Prompt. Retype, exactly as written, every line from the one containing "edge_trims()" down to the one containing "imported CAD frame.", including both, and nothing else.

Dataset excerpts.
··········

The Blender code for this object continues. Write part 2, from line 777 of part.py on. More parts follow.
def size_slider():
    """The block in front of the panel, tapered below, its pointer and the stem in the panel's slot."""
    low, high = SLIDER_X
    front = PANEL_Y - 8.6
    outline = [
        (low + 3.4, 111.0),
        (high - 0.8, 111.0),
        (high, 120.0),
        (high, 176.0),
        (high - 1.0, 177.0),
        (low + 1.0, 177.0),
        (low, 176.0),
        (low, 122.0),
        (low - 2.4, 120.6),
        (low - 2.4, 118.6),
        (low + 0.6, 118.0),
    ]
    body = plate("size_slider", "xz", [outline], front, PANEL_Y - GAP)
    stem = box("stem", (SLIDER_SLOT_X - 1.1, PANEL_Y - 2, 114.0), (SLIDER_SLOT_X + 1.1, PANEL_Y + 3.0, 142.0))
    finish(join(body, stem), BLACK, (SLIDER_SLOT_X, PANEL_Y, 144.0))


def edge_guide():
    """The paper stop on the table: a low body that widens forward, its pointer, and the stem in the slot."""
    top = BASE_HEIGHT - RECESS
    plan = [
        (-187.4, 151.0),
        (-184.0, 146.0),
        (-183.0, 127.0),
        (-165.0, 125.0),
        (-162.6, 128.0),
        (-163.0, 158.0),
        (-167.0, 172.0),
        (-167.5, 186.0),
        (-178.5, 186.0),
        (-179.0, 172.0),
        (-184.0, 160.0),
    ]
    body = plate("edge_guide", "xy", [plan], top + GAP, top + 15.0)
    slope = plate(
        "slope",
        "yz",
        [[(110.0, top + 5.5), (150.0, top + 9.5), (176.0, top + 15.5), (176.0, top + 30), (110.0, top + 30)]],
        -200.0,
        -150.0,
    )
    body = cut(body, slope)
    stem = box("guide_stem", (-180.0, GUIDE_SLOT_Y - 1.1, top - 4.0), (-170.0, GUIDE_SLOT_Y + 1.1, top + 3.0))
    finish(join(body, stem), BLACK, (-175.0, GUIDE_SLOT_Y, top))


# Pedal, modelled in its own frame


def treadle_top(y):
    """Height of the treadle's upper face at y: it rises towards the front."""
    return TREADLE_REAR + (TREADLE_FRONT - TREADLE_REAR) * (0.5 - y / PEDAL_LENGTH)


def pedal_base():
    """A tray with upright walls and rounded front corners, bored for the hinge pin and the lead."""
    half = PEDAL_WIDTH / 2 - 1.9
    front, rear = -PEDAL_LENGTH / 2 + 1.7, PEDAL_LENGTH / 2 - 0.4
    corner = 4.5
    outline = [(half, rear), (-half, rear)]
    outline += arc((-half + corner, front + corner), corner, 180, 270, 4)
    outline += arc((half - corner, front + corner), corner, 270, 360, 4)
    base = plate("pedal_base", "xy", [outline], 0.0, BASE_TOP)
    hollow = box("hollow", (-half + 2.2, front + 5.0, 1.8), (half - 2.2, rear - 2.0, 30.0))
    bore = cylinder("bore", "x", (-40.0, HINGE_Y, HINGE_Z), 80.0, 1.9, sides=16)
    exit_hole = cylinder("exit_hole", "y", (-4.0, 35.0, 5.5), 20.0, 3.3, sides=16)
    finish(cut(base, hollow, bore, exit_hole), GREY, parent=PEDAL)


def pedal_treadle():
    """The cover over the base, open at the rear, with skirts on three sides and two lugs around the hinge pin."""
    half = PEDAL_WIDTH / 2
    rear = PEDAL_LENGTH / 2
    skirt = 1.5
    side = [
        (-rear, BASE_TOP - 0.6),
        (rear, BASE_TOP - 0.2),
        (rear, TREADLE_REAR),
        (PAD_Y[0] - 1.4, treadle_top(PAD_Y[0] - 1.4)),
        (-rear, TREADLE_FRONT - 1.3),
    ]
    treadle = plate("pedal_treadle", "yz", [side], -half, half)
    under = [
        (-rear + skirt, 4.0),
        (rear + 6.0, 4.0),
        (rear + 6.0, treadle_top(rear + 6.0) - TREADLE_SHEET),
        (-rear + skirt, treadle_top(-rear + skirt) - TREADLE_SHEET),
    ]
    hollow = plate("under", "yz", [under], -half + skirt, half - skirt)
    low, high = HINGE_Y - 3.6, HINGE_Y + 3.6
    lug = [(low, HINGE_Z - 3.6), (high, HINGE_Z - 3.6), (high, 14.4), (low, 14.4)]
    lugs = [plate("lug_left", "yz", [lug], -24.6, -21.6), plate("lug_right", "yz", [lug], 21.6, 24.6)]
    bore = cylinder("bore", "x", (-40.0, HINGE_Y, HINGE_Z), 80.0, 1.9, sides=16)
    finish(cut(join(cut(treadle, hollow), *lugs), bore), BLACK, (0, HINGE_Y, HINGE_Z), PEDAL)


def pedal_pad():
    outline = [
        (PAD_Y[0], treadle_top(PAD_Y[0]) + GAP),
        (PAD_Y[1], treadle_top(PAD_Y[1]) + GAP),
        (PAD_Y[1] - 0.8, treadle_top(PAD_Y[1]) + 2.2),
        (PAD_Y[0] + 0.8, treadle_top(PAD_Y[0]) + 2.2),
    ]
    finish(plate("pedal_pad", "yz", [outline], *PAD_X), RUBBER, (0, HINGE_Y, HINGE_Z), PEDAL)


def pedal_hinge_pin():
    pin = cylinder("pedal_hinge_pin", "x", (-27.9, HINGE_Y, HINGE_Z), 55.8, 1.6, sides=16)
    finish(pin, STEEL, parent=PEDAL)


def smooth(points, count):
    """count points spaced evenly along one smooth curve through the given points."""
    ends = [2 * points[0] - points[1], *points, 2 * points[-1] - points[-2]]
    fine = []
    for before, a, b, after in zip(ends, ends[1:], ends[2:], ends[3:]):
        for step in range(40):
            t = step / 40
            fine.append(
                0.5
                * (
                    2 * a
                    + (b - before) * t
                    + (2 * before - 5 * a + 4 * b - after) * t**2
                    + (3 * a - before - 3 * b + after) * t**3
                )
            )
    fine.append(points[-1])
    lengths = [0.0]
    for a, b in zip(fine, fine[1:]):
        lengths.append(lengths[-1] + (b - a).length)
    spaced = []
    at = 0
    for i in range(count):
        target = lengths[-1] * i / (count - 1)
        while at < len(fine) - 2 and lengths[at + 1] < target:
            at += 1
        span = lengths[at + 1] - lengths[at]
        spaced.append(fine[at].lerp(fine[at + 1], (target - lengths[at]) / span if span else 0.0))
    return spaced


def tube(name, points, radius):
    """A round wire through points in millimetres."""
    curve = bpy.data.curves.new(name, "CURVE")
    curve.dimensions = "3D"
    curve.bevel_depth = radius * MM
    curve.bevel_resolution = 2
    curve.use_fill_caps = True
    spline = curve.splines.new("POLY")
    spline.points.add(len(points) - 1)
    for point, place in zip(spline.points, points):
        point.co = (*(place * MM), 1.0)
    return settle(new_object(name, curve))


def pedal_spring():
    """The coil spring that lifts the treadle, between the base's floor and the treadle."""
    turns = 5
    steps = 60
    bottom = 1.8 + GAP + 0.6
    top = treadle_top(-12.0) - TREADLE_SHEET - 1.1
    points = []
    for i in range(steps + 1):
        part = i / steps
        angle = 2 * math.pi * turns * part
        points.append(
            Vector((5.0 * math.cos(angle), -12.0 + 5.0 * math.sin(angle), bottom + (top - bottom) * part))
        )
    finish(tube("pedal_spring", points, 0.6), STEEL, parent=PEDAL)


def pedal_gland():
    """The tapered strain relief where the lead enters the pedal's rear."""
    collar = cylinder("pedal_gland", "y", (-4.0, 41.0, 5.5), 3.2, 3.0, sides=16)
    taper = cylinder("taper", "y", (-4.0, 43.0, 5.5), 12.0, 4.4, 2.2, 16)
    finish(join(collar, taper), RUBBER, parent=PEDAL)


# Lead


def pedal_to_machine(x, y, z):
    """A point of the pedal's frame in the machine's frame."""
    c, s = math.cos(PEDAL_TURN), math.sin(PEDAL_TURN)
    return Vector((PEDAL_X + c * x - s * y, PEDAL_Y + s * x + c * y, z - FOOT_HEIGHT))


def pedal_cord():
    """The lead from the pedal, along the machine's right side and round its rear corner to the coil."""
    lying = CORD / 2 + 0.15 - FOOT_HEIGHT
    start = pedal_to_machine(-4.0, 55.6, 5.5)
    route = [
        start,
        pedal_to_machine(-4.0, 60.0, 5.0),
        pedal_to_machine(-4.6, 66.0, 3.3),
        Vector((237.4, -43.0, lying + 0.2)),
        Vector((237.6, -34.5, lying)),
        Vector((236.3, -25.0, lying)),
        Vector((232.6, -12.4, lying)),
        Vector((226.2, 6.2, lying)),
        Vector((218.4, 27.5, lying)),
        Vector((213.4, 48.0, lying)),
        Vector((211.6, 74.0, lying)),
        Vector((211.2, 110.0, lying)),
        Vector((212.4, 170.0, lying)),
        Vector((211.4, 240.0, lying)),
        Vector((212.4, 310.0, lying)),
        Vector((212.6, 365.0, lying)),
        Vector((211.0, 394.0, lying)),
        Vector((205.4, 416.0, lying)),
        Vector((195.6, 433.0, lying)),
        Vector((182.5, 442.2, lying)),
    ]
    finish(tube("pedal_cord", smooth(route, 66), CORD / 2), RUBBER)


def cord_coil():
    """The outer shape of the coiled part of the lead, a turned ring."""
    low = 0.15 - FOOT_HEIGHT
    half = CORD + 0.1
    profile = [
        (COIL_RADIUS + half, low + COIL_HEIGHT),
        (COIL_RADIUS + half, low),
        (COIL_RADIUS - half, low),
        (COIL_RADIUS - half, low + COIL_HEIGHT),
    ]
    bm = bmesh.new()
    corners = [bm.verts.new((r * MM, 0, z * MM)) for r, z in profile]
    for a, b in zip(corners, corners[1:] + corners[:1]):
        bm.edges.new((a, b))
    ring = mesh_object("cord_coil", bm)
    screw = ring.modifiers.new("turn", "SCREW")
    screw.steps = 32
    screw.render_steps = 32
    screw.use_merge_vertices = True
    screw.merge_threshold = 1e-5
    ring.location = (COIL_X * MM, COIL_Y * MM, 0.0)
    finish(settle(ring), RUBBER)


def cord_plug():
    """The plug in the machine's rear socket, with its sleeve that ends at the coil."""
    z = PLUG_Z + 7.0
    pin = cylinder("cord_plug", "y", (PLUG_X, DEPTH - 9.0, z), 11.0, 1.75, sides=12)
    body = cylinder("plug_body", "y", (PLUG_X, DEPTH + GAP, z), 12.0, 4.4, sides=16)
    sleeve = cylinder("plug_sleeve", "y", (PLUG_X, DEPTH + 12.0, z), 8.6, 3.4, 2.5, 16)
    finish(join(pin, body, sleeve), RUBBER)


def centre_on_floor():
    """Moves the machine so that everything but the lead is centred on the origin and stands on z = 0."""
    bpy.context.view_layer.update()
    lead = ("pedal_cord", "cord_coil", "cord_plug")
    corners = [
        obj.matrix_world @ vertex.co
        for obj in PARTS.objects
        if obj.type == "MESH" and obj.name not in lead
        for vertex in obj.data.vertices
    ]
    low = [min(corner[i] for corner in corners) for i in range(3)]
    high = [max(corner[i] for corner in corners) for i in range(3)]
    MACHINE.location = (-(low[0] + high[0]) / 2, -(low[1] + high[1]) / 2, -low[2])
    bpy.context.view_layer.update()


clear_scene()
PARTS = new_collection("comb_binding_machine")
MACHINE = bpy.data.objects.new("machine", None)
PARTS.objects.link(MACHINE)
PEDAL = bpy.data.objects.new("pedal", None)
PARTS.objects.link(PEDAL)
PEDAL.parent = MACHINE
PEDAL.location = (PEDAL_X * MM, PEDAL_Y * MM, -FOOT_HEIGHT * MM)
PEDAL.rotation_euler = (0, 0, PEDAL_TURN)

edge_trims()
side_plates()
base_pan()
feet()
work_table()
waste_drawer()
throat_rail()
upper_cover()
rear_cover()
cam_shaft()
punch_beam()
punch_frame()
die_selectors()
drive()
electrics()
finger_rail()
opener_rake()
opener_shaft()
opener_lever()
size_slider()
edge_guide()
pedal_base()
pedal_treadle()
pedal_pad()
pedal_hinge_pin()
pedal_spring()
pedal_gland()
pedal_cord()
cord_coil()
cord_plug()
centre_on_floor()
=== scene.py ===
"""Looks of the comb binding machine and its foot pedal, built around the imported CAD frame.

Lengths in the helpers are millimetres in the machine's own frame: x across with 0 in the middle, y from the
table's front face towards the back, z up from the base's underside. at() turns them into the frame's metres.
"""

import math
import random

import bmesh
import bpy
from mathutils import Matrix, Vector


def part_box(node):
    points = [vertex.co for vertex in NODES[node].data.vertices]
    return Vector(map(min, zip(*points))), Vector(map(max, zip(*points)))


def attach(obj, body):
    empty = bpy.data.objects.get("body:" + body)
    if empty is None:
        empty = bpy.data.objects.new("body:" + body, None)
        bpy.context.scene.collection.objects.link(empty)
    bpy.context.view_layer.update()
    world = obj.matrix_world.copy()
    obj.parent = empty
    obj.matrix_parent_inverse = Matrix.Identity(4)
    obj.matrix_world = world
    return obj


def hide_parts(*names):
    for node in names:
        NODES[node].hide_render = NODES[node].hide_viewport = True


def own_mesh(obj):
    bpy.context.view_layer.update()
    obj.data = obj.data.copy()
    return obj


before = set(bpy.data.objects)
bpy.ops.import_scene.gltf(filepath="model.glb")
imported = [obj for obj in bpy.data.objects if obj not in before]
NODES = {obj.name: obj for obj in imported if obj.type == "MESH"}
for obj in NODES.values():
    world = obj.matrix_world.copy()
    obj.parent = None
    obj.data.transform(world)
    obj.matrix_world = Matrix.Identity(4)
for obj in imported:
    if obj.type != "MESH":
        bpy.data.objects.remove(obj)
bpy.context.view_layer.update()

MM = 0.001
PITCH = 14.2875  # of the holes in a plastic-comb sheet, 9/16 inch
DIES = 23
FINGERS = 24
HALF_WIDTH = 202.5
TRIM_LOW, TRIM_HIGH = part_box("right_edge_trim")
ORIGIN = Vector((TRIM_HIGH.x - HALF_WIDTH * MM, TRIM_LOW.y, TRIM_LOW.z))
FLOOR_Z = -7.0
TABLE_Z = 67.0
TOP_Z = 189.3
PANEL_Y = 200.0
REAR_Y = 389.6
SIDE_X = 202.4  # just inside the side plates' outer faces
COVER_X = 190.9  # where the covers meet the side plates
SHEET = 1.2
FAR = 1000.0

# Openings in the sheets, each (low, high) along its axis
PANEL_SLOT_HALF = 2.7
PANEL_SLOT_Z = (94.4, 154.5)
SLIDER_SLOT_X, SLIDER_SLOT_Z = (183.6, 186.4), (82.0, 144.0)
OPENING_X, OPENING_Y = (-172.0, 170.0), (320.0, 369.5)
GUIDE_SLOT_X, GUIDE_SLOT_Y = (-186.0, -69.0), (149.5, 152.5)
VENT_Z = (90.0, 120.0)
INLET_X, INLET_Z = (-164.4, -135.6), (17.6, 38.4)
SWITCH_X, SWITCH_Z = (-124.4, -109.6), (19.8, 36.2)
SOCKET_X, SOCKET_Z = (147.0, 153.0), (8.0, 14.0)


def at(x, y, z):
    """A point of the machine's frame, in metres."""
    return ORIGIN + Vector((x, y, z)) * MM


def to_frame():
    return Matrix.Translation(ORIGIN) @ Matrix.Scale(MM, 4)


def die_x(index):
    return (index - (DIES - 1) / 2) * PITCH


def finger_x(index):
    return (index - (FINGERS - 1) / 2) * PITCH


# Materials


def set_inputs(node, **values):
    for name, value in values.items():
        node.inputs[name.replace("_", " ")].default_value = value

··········

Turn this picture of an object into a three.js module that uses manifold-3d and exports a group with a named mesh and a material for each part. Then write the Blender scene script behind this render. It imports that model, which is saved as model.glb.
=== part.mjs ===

··········

Response to this task.
edge_trims()
side_plates()
base_pan()
feet()
work_table()
waste_drawer()
throat_rail()
upper_cover()
rear_cover()
cam_shaft()
punch_beam()
punch_frame()
die_selectors()
drive()
electrics()
finger_rail()
opener_rake()
opener_shaft()
opener_lever()
size_slider()
edge_guide()
pedal_base()
pedal_treadle()
pedal_pad()
pedal_hinge_pin()
pedal_spring()
pedal_gland()
pedal_cord()
cord_coil()
cord_plug()
centre_on_floor()
=== scene.py ===
"""Looks of the comb binding machine and its foot pedal, built around the imported CAD frame.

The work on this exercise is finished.